The answer is probably; yes, they did become more interested. But not from some "innate" mathematical ability somehow emerging in one generation. Rather, it was as a result of changing social mores and expectations. In the 1950's, if a girl had said that she even liked mathematics, let alone wished to study it, the reaction would have been surprise and bemusment at best, and outrage and ridicule at worst. Today, such a girl is just about in the same boat as any boy who expresses an interest in mathematics.
Girls are told, from numerous sources, that "Girl's just don't do science." The message may never be overtly stated, but the irrefutable fact of its presence is a miasma that chokes the desire for science out of young girls. In the same way that someone can be encouraged to enter science via science fairs, presentations, practical work, etc; so too can someone be discouraged from entering science via uneasy support, social mores, outright skepticism, etc.
Re:What kind of projects? (Score:5, Interesting)

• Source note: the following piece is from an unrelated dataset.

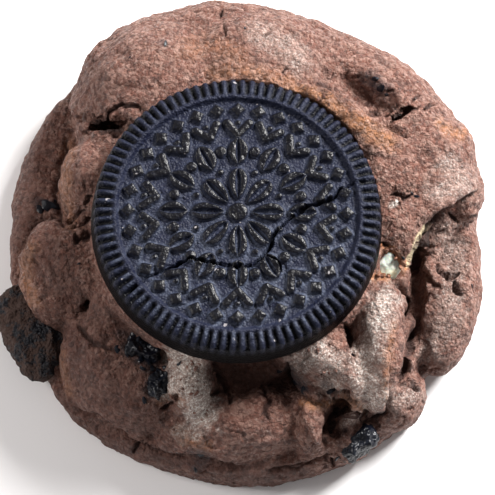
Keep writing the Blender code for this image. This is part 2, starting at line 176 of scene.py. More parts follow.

I'm not sure I agree. In the UK education system, one chooses GCSEs at age 13/14. The number of science GCSEs (1, 2 or 3) you choose will control what A-levels (chosen age 15/16) you select (i.e. unless you did 2 or 3 science GCSEs you will have a lot of difficulty). And the A-levels you select will dictate what subjects you can do at university (i.e. it would be hard to get into CS without an a-level in maths, hard to get into engineering without an a-level in physics....).
If we're letting 13 year old kids (or even 15 year old kids) choose what they want to do for the rest of their lives, you can bet peer pressure is going to come into play.
I am reminded of something I read in an article some time ago. One year a group of school children were taken on a tour of a hospital. At the end of the tour, all the boys were given doctors' hats and all the girls were given nurses' hats. The parents complained to the hospital; why were the girls given hats corresponding to lower-paid, lower status jobs? The hospital promised to do things differently the next year. A year later the group toured the hospital again and, once again, the girls came home with nurses' hats and the boys with doctors' hats. The parents complained again. "We did things completely differently this year" the hospital said; "last year we gave all the girls nurses' hats and all the boys doctors' hats. This year we asked them what hat they wanted, and gave them that."
Anyway, here's my point: Demanding specialisation at a time when peer pressure is rife is an example of a social structure that could believably be keeping women away from the sciences.
Personally I think biology also plays a part, but I think it's short-sighted to discount the effects of society all together.